### Task:
Pull every "part" line out of the data below.

↓

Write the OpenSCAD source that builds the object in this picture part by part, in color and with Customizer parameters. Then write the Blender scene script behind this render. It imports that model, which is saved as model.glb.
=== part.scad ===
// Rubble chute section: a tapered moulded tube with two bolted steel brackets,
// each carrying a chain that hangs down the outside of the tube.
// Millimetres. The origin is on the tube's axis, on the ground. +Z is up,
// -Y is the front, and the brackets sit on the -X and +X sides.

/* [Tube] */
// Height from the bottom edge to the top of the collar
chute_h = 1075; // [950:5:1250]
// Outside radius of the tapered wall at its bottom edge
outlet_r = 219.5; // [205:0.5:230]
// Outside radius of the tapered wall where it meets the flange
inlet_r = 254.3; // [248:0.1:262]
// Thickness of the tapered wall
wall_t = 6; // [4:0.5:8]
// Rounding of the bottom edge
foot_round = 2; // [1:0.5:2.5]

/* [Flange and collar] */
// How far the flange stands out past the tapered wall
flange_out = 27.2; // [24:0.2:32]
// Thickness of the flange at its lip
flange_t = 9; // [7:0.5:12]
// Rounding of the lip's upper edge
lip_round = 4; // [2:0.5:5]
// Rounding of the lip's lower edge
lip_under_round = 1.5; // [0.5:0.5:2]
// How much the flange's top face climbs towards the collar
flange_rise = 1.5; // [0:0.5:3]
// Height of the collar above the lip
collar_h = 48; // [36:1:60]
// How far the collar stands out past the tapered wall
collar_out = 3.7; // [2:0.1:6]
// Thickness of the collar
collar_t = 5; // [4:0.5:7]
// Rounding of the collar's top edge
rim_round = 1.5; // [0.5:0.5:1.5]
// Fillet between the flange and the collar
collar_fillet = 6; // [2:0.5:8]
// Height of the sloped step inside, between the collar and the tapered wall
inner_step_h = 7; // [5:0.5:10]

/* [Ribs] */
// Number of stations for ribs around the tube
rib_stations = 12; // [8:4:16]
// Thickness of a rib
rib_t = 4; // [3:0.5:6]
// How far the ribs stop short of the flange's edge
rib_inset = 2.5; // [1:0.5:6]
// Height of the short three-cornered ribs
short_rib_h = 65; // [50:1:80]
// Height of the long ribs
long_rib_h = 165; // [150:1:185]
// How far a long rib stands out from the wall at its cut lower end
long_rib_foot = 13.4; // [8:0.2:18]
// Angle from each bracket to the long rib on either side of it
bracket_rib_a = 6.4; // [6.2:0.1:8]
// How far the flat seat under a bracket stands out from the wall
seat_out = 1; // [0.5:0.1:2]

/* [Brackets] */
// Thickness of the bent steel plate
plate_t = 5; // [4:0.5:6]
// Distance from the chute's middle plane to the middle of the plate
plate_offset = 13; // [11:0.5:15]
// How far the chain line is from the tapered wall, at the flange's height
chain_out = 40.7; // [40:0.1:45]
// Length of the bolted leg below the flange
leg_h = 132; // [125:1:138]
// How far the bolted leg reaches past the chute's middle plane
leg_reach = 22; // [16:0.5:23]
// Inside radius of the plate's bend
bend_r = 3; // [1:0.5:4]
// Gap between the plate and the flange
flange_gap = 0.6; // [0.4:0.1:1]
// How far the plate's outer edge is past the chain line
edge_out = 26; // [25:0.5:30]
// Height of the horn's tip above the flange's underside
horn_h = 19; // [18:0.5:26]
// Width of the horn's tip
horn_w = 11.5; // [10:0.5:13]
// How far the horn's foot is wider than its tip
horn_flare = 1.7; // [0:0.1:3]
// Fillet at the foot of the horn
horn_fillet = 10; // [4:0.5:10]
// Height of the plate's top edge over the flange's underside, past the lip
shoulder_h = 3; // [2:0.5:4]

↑

### Exercise output:
Write the OpenSCAD source that builds the object in this picture part by part, in color and with Customizer parameters. Then write the Blender scene script behind this render. It imports that model, which is saved as model.glb.
=== part.scad ===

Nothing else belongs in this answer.